Oh, and at the New Years party, I tried a shrimp cocktail. Big deal, you normal people might think, but shrimp happens to be the very last “normal” food left that I don’t enjoy. I used to hate it–even say I was allergic to it because it disgusted me that much. Now I know some of you are pisted already–people get ANGRY when you don’t like shrimp. It’s like saying you don’t like ice cream. But since the foodie days have started, I’ve been doing the olive thing and weening myself on to it, olive-style. I’ll eat fried shrimp, or little shrimps mixed into pasta or rice. But on New Years, I bonded with my friend Sara, who shares the same, slightly embarrassed anti-shrimp sentiment. So we each took a bit of shrimp cocktail and tried our best to enjoy it.

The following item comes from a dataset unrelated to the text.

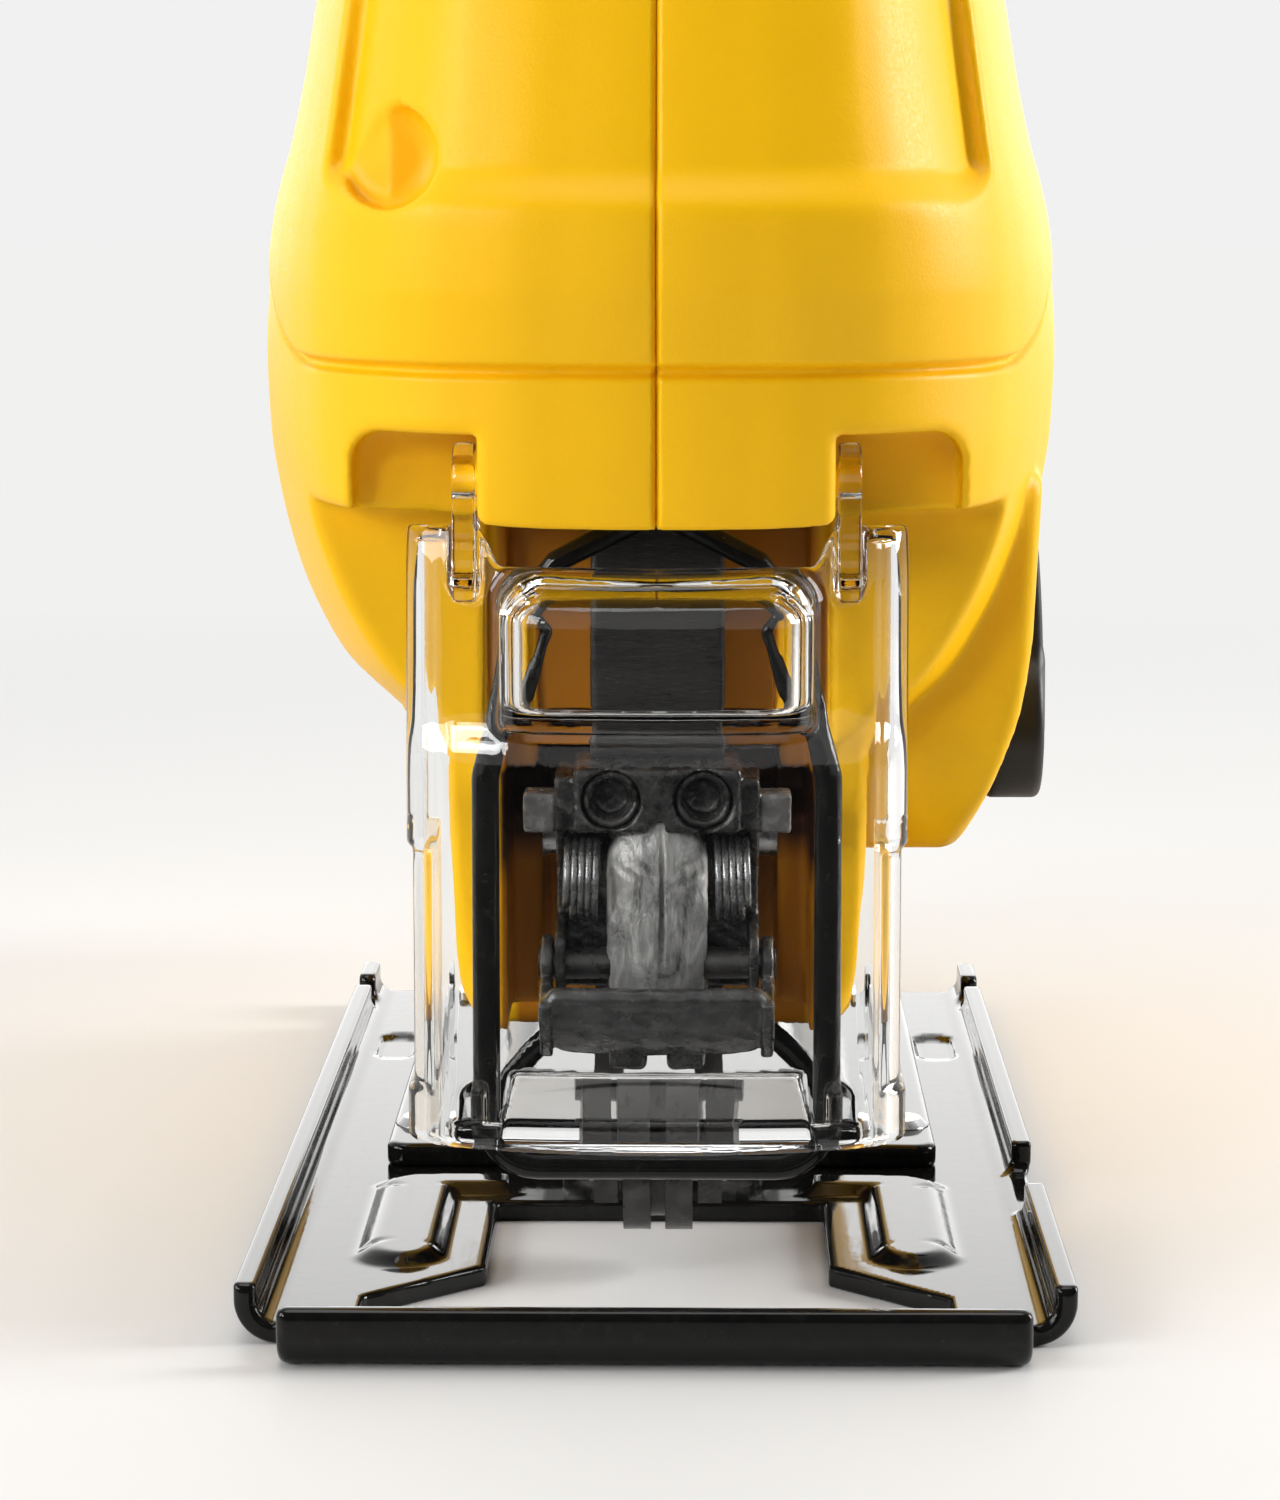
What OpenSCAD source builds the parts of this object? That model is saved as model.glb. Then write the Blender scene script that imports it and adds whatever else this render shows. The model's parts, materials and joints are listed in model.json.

It was OK. I mean, I’m definitely not allergic, but I still don’t get it. And to that persistent question, it’s the texture AND the taste. I couldn’t even eat a whole one. I know, I’m embarrassed. Worst food blogger ever.

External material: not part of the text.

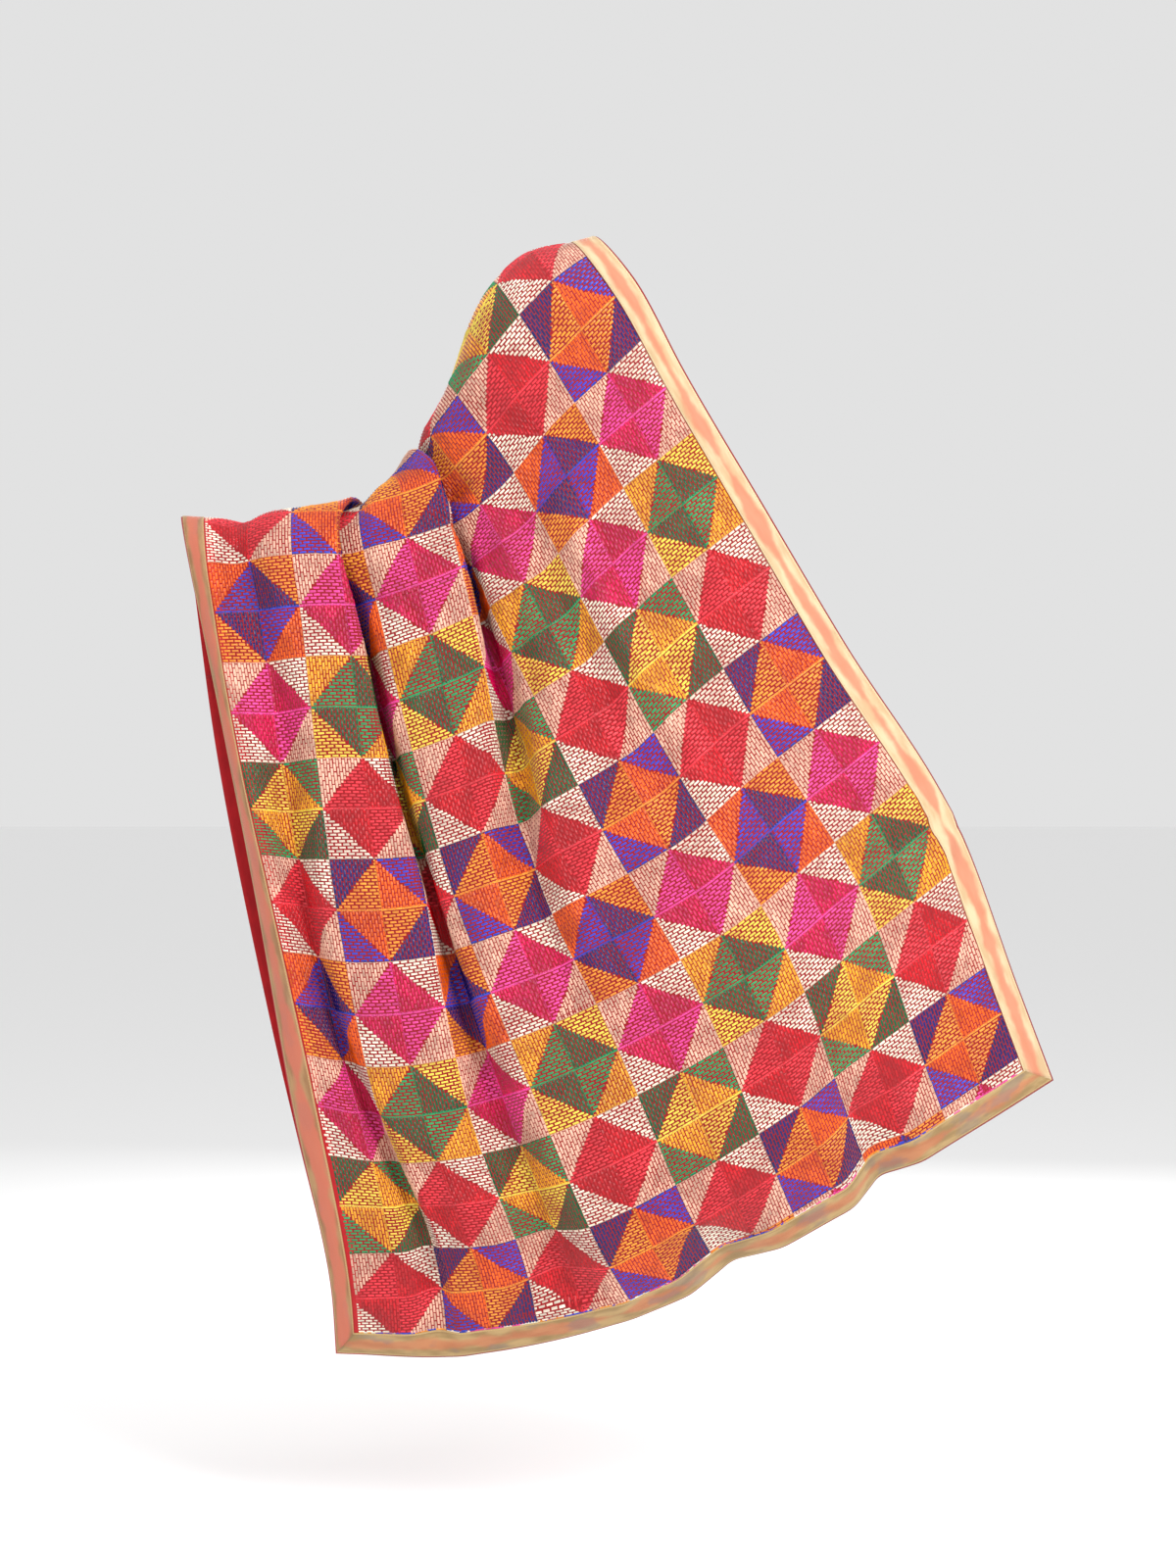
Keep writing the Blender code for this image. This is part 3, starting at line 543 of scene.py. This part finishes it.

So my New Years Resolution: To eat and enjoy shrimp by December 2009. Let me know if you can help.
so there’s no liquid or spicing at all in this dip? no olive juice? no olive oil? no salt? no pepper? i can barely stand the simplicity.
I know! It was so hard — you know I usually like to empty the entire spice rack in every dish – but I resisted temptation. It’s already salty from the olives, and olive oily from the olives and roasted red peppers…actually, the first time I added pepper, but I really did that just b/c it was killing me not to add anything at all–it really didn’t need it.
Hahahahahahaa I’m sorry because I’m not laughing at you. First: I, too, have felt like I should like olives for years. I kept trying them. Seriously. I was like, what is the big deal? But really, it nagged me that I didn’t like them because hello, they’re salty (I love salty snacks), they’re pickl-y (I love pickles)… why don’t I like olives? And then one day, while trying yet another olive, I found one I liked. So I ate another. I tried more and more and now I’m happily enamored of olives, but not “I crave them” yet that jar of olives from some giant gift basket – it sits in my fridge, opened once and I kind of hate the yuckiness that is those olives. Sigh. Olive snob and I don’t even know what kind of olives I actually like. Sadness.
Also, shrimp: do people really get angry when you don’t like shrimp? I grew up adoring shrimp: popcorn shrimp, yum! Fried shrimp, check! (Ok, they’re the same thing) Shrimp cocktail – yes please but with tartar sauce, none of that cocktail sauce for me thanks! Shrimp with lobster sauce, all time favorite Chinese take out dish (best when made by Daddy, though, admittedly). Etc. Then I got involved with the picky eater bf who doesn’t like shrimp, and I tried to convince him they were good, when I suddenly realized: they’re not. lol. They are boring and rubbery (even when cooked properly) and just blah, and need so much to make them taste good, forget it. The only shrimp I now eat is rock shrimp, because the texture is very lobster-like and has its own delicious taste, but for all intents and purposes, I do not like shrimp 90% of the time. (My favorite dim sum is a shrimp dish, where the texture and bland taste work in its favor against the smooth, slippery rice noodle. In fact, liking shrimp/seafood is almost a pre-req to liking dim sum since most dishes are seafood.) Anyways, I’m with you BS, I’m totally on your side. My suggestion for liking shrimp: WHY BOTHER??? Make a new resolution. 🙂
PS Full disclosure: when I met bf I was working at a crab bar that served boiled/steamed shrimp with old bay and/or cajun seasoning. I ate a lot of shrimp those few summers I worked there, and he tried them a couple of times as well. I probably developed my boredom of shrimp during that time. But I maintain that shrimp I’ve eaten since then have not really done anything to excite me.
I too always resist anything with olives and I wasn’t aware that your Christmas tapenade had them but I have to say I thoroughly enjoyed it. Now if you could find a way to make me try peanut butter!